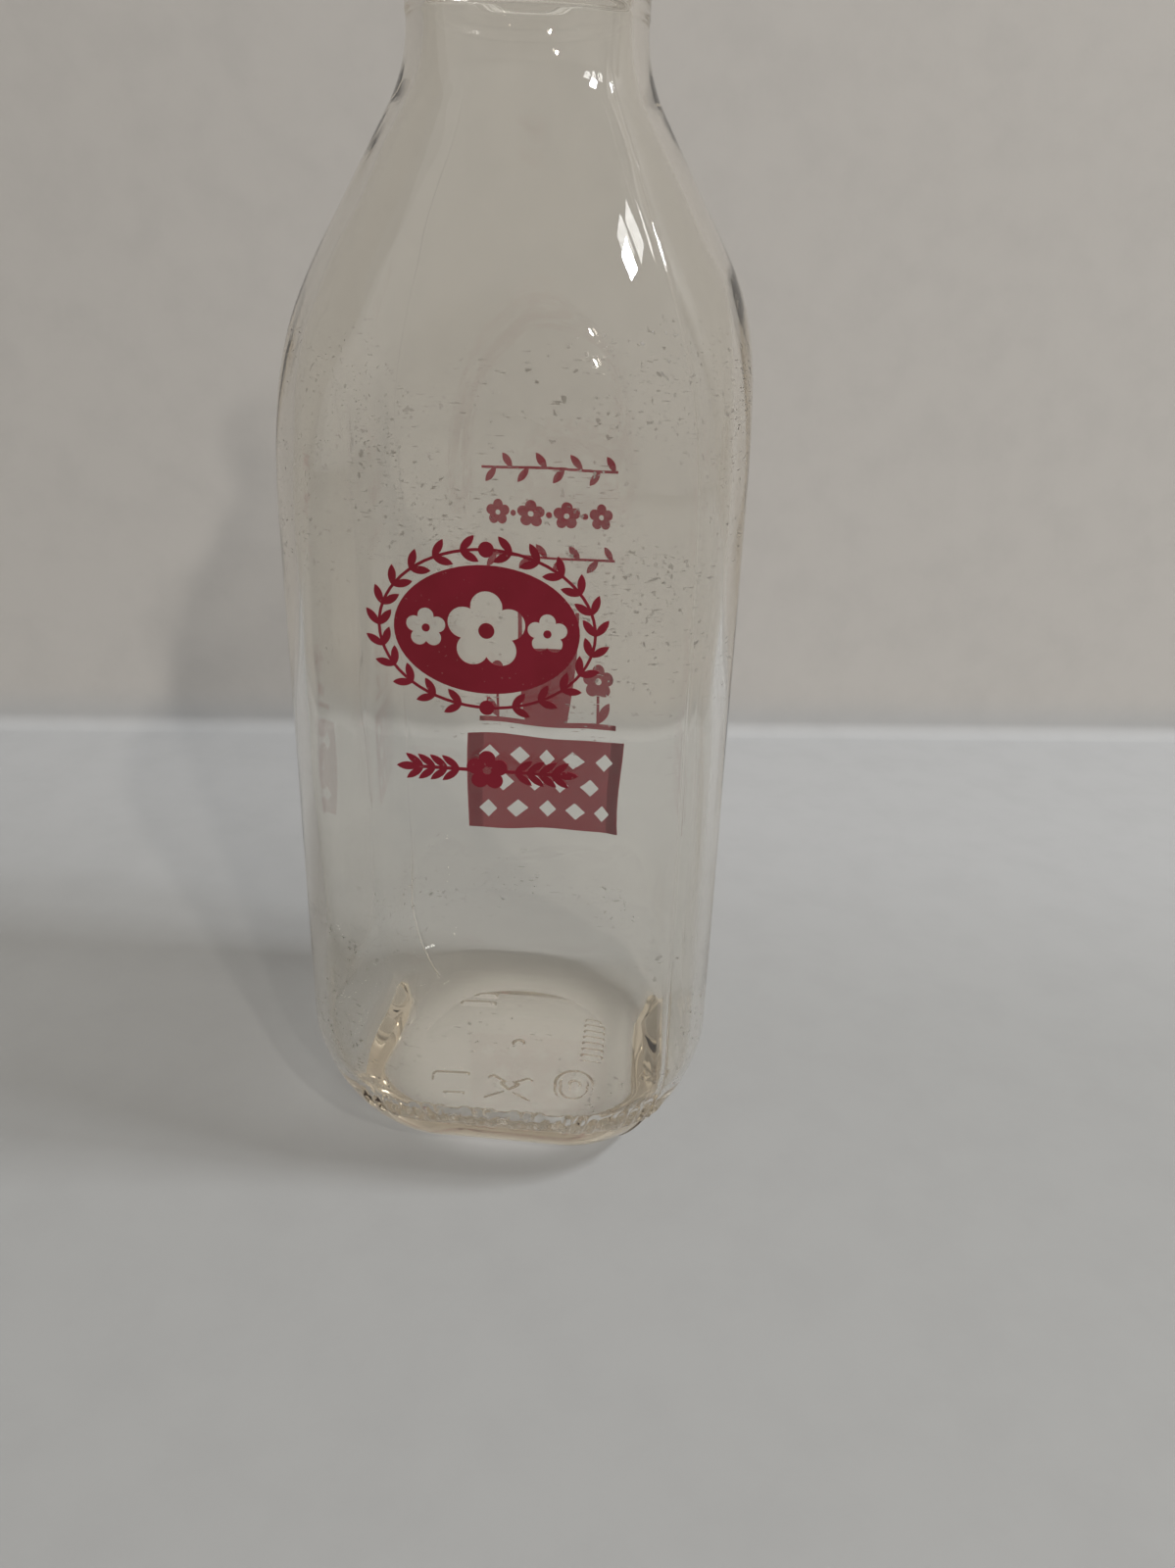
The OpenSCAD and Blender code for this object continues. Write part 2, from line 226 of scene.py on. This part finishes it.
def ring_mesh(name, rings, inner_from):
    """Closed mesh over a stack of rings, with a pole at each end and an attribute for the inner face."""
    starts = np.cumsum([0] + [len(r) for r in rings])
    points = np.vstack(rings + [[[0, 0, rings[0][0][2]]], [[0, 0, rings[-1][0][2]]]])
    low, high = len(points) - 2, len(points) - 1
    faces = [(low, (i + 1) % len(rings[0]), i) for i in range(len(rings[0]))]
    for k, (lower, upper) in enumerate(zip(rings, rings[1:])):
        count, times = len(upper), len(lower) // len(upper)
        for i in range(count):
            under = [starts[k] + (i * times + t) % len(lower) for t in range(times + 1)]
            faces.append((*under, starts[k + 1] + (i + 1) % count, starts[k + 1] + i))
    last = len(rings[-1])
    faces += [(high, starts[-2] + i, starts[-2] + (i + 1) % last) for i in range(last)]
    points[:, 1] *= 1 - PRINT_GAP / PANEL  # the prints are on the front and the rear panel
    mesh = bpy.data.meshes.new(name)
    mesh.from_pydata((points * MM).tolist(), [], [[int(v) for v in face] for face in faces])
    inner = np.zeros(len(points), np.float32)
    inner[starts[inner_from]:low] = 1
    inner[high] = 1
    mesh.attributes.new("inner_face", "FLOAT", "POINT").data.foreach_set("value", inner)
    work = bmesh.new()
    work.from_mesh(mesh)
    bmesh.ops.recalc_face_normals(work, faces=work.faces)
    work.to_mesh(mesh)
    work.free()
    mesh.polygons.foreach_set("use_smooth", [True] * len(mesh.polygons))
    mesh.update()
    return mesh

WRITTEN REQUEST
Reproduce all the data word for word.

ANSWER FOR THE TASK
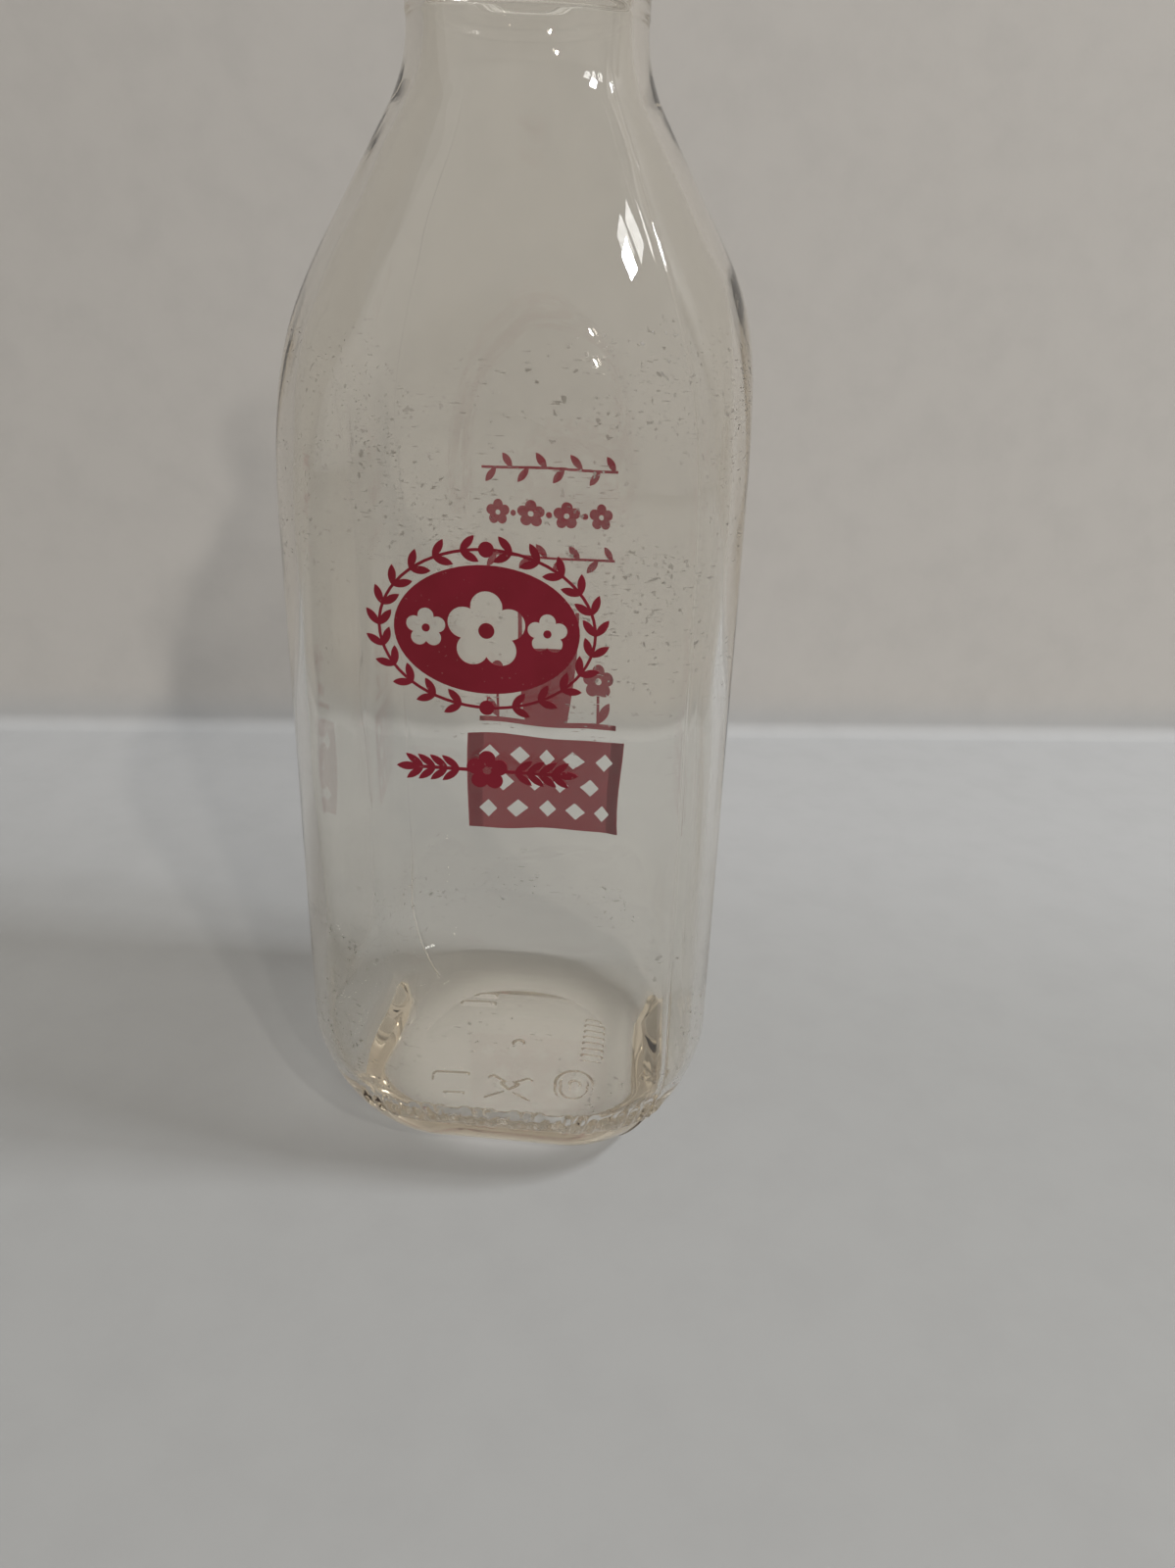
The OpenSCAD and Blender code for this object continues. Write part 2, from line 226 of scene.py on. This part finishes it.
def ring_mesh(name, rings, inner_from):
    """Closed mesh over a stack of rings, with a pole at each end and an attribute for the inner face."""
    starts = np.cumsum([0] + [len(r) for r in rings])
    points = np.vstack(rings + [[[0, 0, rings[0][0][2]]], [[0, 0, rings[-1][0][2]]]])
    low, high = len(points) - 2, len(points) - 1
    faces = [(low, (i + 1) % len(rings[0]), i) for i in range(len(rings[0]))]
    for k, (lower, upper) in enumerate(zip(rings, rings[1:])):
        count, times = len(upper), len(lower) // len(upper)
        for i in range(count):
            under = [starts[k] + (i * times + t) % len(lower) for t in range(times + 1)]
            faces.append((*under, starts[k + 1] + (i + 1) % count, starts[k + 1] + i))
    last = len(rings[-1])
    faces += [(high, starts[-2] + i, starts[-2] + (i + 1) % last) for i in range(last)]
    points[:, 1] *= 1 - PRINT_GAP / PANEL  # the prints are on the front and the rear panel
    mesh = bpy.data.meshes.new(name)
    mesh.from_pydata((points * MM).tolist(), [], [[int(v) for v in face] for face in faces])
    inner = np.zeros(len(points), np.float32)
    inner[starts[inner_from]:low] = 1
    inner[high] = 1
    mesh.attributes.new("inner_face", "FLOAT", "POINT").data.foreach_set("value", inner)
    work = bmesh.new()
    work.from_mesh(mesh)
    bmesh.ops.recalc_face_normals(work, faces=work.faces)
    work.to_mesh(mesh)
    work.free()
    mesh.polygons.foreach_set("use_smooth", [True] * len(mesh.polygons))
    mesh.update()
    return mesh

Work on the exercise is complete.